WORK INSTRUCTIONS
Copy out every line of the data exactly.

Rows from an object dataset:
___

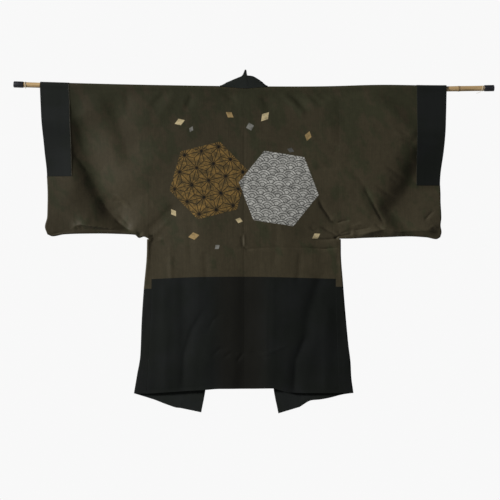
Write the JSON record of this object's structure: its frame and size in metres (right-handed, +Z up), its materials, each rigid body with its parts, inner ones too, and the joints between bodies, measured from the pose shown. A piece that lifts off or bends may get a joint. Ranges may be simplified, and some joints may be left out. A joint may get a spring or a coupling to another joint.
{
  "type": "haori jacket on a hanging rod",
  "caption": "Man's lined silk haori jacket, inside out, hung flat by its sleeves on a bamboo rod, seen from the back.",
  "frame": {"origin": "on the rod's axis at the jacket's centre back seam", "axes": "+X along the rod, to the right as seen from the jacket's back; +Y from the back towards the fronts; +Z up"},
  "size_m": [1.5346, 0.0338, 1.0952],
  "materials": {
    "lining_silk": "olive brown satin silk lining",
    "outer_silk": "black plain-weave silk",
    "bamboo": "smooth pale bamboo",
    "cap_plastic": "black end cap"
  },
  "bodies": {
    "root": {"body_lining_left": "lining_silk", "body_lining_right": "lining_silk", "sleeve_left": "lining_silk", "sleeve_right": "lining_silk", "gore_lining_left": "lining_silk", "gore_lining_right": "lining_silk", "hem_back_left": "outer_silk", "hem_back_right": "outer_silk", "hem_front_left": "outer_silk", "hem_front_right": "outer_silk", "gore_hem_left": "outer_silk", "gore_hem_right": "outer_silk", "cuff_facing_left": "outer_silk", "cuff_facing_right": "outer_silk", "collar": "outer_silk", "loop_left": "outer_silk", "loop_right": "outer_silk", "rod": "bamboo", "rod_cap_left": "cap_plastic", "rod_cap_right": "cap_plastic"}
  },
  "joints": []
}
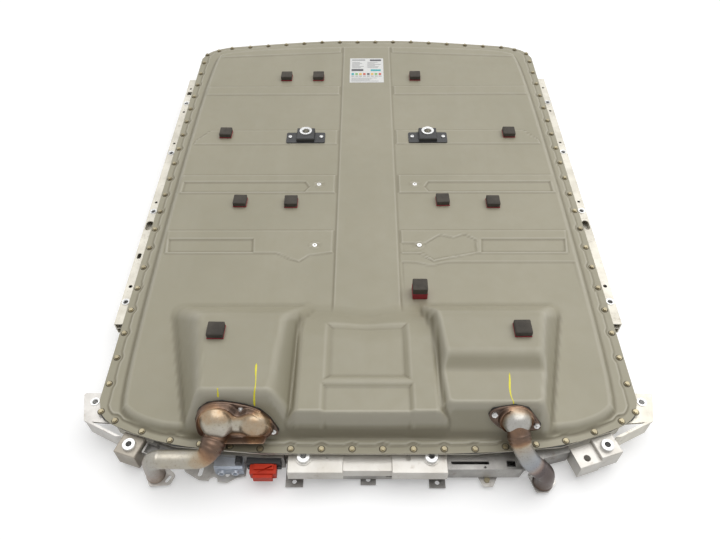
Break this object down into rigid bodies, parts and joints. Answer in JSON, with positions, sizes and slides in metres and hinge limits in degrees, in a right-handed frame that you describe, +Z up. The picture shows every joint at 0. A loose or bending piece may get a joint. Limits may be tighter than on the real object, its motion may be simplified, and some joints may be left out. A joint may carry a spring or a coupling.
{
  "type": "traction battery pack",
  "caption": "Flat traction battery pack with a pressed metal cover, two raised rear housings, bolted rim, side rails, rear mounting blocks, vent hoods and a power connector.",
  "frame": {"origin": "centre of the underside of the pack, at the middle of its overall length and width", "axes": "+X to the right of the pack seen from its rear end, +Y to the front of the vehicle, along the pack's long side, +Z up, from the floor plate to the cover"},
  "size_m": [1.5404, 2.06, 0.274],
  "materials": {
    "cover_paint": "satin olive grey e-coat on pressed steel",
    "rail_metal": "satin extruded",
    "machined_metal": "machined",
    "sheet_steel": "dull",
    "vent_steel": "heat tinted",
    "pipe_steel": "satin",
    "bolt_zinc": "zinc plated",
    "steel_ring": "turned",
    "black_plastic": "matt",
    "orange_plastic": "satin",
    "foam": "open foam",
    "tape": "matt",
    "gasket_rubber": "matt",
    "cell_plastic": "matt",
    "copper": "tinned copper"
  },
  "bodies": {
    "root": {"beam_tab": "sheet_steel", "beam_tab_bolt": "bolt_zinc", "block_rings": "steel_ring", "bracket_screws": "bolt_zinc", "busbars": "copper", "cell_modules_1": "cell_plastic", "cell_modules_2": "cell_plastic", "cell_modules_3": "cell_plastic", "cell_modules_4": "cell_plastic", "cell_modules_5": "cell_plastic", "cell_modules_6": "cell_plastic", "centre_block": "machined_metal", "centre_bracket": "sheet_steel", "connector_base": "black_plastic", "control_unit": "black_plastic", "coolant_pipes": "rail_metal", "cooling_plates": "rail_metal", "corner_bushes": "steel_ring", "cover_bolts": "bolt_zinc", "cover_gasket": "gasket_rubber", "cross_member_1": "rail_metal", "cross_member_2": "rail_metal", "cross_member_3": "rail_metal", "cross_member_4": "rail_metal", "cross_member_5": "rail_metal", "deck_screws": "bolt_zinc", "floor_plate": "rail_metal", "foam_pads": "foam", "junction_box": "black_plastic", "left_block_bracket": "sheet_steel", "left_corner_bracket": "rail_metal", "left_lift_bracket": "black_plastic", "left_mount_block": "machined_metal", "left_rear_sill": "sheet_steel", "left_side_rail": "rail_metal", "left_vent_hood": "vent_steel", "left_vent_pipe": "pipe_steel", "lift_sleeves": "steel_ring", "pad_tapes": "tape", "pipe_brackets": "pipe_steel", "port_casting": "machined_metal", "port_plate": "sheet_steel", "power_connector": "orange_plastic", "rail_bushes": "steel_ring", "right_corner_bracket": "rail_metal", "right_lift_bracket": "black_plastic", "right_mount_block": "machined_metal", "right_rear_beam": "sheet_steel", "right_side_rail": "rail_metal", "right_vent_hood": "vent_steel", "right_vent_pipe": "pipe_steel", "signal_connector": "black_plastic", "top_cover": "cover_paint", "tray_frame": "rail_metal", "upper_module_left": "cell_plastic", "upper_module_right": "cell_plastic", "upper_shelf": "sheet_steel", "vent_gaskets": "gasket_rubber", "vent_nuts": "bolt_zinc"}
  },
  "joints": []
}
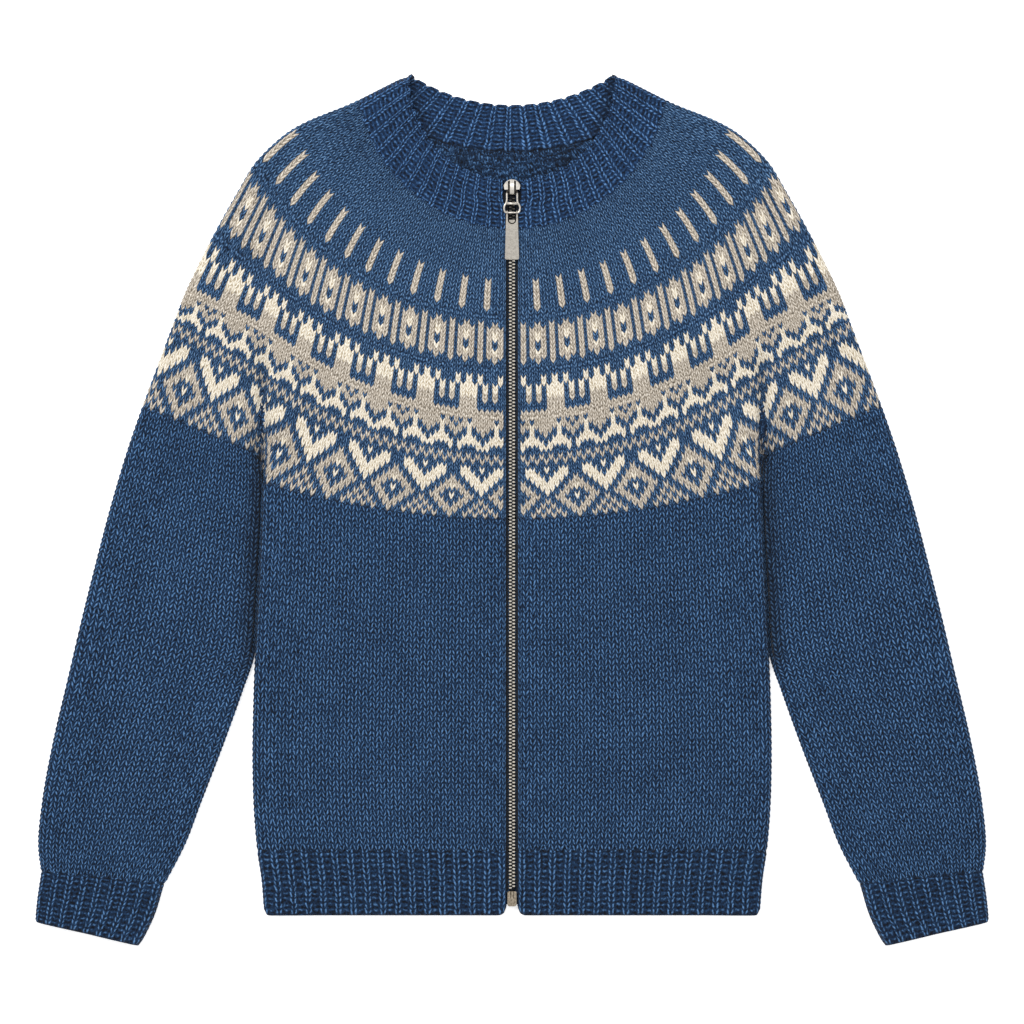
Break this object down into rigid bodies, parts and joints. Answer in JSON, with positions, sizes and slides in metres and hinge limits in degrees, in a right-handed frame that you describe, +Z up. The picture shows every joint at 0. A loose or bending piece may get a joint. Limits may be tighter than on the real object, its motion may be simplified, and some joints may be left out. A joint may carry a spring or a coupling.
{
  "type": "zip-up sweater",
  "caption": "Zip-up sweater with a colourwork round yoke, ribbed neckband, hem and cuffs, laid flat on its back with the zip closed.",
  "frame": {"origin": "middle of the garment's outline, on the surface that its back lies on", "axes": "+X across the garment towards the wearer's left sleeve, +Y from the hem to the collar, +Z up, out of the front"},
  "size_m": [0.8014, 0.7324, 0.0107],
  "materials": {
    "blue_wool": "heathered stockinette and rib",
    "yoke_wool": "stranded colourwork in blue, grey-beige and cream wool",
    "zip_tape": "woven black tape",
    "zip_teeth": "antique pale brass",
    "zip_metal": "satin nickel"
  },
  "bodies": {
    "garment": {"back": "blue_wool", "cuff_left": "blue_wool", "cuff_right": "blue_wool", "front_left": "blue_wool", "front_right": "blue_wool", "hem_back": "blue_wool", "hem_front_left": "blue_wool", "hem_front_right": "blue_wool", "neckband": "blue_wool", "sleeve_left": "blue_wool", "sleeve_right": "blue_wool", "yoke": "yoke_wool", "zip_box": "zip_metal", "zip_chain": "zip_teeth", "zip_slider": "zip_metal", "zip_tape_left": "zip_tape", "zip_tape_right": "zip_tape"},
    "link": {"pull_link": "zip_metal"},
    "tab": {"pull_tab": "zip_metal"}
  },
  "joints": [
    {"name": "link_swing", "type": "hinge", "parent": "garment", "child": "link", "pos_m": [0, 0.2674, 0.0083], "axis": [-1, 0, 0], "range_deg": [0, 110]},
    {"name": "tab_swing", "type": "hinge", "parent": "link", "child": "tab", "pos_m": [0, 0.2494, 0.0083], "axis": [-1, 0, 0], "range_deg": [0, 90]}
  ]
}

___

WORKED ANSWER
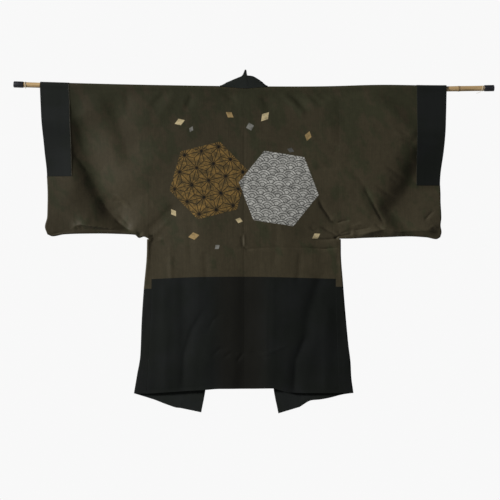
Write the JSON record of this object's structure: its frame and size in metres (right-handed, +Z up), its materials, each rigid body with its parts, inner ones too, and the joints between bodies, measured from the pose shown. A piece that lifts off or bends may get a joint. Ranges may be simplified, and some joints may be left out. A joint may get a spring or a coupling to another joint.
{
  "type": "haori jacket on a hanging rod",
  "caption": "Man's lined silk haori jacket, inside out, hung flat by its sleeves on a bamboo rod, seen from the back.",
  "frame": {"origin": "on the rod's axis at the jacket's centre back seam", "axes": "+X along the rod, to the right as seen from the jacket's back; +Y from the back towards the fronts; +Z up"},
  "size_m": [1.5346, 0.0338, 1.0952],
  "materials": {
    "lining_silk": "olive brown satin silk lining",
    "outer_silk": "black plain-weave silk",
    "bamboo": "smooth pale bamboo",
    "cap_plastic": "black end cap"
  },
  "bodies": {
    "root": {"body_lining_left": "lining_silk", "body_lining_right": "lining_silk", "sleeve_left": "lining_silk", "sleeve_right": "lining_silk", "gore_lining_left": "lining_silk", "gore_lining_right": "lining_silk", "hem_back_left": "outer_silk", "hem_back_right": "outer_silk", "hem_front_left": "outer_silk", "hem_front_right": "outer_silk", "gore_hem_left": "outer_silk", "gore_hem_right": "outer_silk", "cuff_facing_left": "outer_silk", "cuff_facing_right": "outer_silk", "collar": "outer_silk", "loop_left": "outer_silk", "loop_right": "outer_silk", "rod": "bamboo", "rod_cap_left": "cap_plastic", "rod_cap_right": "cap_plastic"}
  },
  "joints": []
}
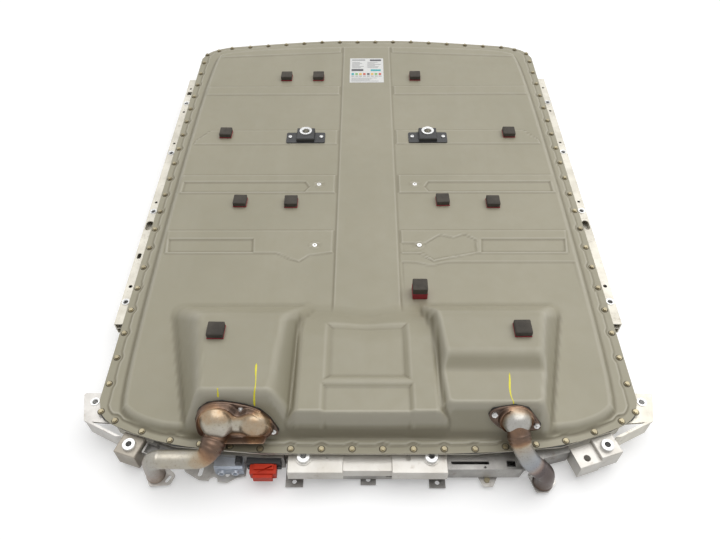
Break this object down into rigid bodies, parts and joints. Answer in JSON, with positions, sizes and slides in metres and hinge limits in degrees, in a right-handed frame that you describe, +Z up. The picture shows every joint at 0. A loose or bending piece may get a joint. Limits may be tighter than on the real object, its motion may be simplified, and some joints may be left out. A joint may carry a spring or a coupling.
{
  "type": "traction battery pack",
  "caption": "Flat traction battery pack with a pressed metal cover, two raised rear housings, bolted rim, side rails, rear mounting blocks, vent hoods and a power connector.",
  "frame": {"origin": "centre of the underside of the pack, at the middle of its overall length and width", "axes": "+X to the right of the pack seen from its rear end, +Y to the front of the vehicle, along the pack's long side, +Z up, from the floor plate to the cover"},
  "size_m": [1.5404, 2.06, 0.274],
  "materials": {
    "cover_paint": "satin olive grey e-coat on pressed steel",
    "rail_metal": "satin extruded",
    "machined_metal": "machined",
    "sheet_steel": "dull",
    "vent_steel": "heat tinted",
    "pipe_steel": "satin",
    "bolt_zinc": "zinc plated",
    "steel_ring": "turned",
    "black_plastic": "matt",
    "orange_plastic": "satin",
    "foam": "open foam",
    "tape": "matt",
    "gasket_rubber": "matt",
    "cell_plastic": "matt",
    "copper": "tinned copper"
  },
  "bodies": {
    "root": {"beam_tab": "sheet_steel", "beam_tab_bolt": "bolt_zinc", "block_rings": "steel_ring", "bracket_screws": "bolt_zinc", "busbars": "copper", "cell_modules_1": "cell_plastic", "cell_modules_2": "cell_plastic", "cell_modules_3": "cell_plastic", "cell_modules_4": "cell_plastic", "cell_modules_5": "cell_plastic", "cell_modules_6": "cell_plastic", "centre_block": "machined_metal", "centre_bracket": "sheet_steel", "connector_base": "black_plastic", "control_unit": "black_plastic", "coolant_pipes": "rail_metal", "cooling_plates": "rail_metal", "corner_bushes": "steel_ring", "cover_bolts": "bolt_zinc", "cover_gasket": "gasket_rubber", "cross_member_1": "rail_metal", "cross_member_2": "rail_metal", "cross_member_3": "rail_metal", "cross_member_4": "rail_metal", "cross_member_5": "rail_metal", "deck_screws": "bolt_zinc", "floor_plate": "rail_metal", "foam_pads": "foam", "junction_box": "black_plastic", "left_block_bracket": "sheet_steel", "left_corner_bracket": "rail_metal", "left_lift_bracket": "black_plastic", "left_mount_block": "machined_metal", "left_rear_sill": "sheet_steel", "left_side_rail": "rail_metal", "left_vent_hood": "vent_steel", "left_vent_pipe": "pipe_steel", "lift_sleeves": "steel_ring", "pad_tapes": "tape", "pipe_brackets": "pipe_steel", "port_casting": "machined_metal", "port_plate": "sheet_steel", "power_connector": "orange_plastic", "rail_bushes": "steel_ring", "right_corner_bracket": "rail_metal", "right_lift_bracket": "black_plastic", "right_mount_block": "machined_metal", "right_rear_beam": "sheet_steel", "right_side_rail": "rail_metal", "right_vent_hood": "vent_steel", "right_vent_pipe": "pipe_steel", "signal_connector": "black_plastic", "top_cover": "cover_paint", "tray_frame": "rail_metal", "upper_module_left": "cell_plastic", "upper_module_right": "cell_plastic", "upper_shelf": "sheet_steel", "vent_gaskets": "gasket_rubber", "vent_nuts": "bolt_zinc"}
  },
  "joints": []
}
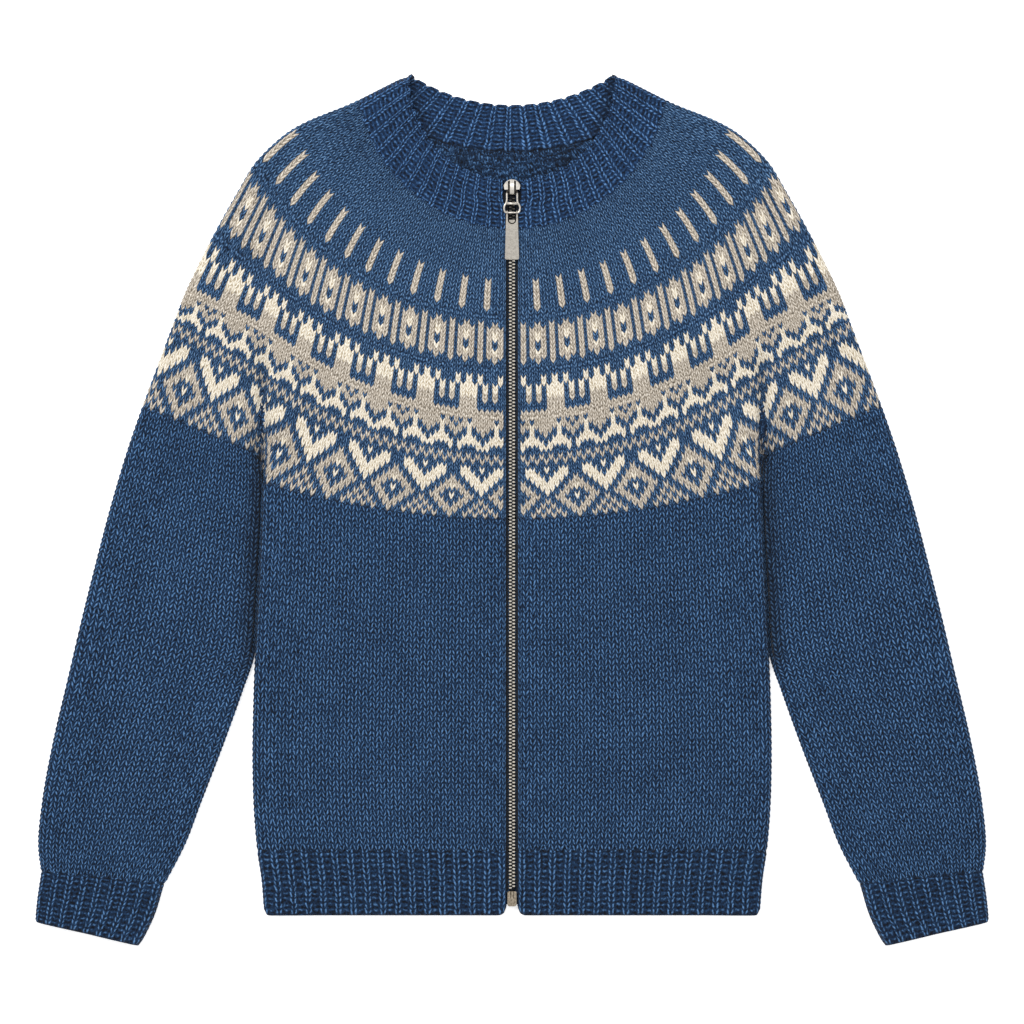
Break this object down into rigid bodies, parts and joints. Answer in JSON, with positions, sizes and slides in metres and hinge limits in degrees, in a right-handed frame that you describe, +Z up. The picture shows every joint at 0. A loose or bending piece may get a joint. Limits may be tighter than on the real object, its motion may be simplified, and some joints may be left out. A joint may carry a spring or a coupling.
{
  "type": "zip-up sweater",
  "caption": "Zip-up sweater with a colourwork round yoke, ribbed neckband, hem and cuffs, laid flat on its back with the zip closed.",
  "frame": {"origin": "middle of the garment's outline, on the surface that its back lies on", "axes": "+X across the garment towards the wearer's left sleeve, +Y from the hem to the collar, +Z up, out of the front"},
  "size_m": [0.8014, 0.7324, 0.0107],
  "materials": {
    "blue_wool": "heathered stockinette and rib",
    "yoke_wool": "stranded colourwork in blue, grey-beige and cream wool",
    "zip_tape": "woven black tape",
    "zip_teeth": "antique pale brass",
    "zip_metal": "satin nickel"
  },
  "bodies": {
    "garment": {"back": "blue_wool", "cuff_left": "blue_wool", "cuff_right": "blue_wool", "front_left": "blue_wool", "front_right": "blue_wool", "hem_back": "blue_wool", "hem_front_left": "blue_wool", "hem_front_right": "blue_wool", "neckband": "blue_wool", "sleeve_left": "blue_wool", "sleeve_right": "blue_wool", "yoke": "yoke_wool", "zip_box": "zip_metal", "zip_chain": "zip_teeth", "zip_slider": "zip_metal", "zip_tape_left": "zip_tape", "zip_tape_right": "zip_tape"},
    "link": {"pull_link": "zip_metal"},
    "tab": {"pull_tab": "zip_metal"}
  },
  "joints": [
    {"name": "link_swing", "type": "hinge", "parent": "garment", "child": "link", "pos_m": [0, 0.2674, 0.0083], "axis": [-1, 0, 0], "range_deg": [0, 110]},
    {"name": "tab_swing", "type": "hinge", "parent": "link", "child": "tab", "pos_m": [0, 0.2494, 0.0083], "axis": [-1, 0, 0], "range_deg": [0, 90]}
  ]
}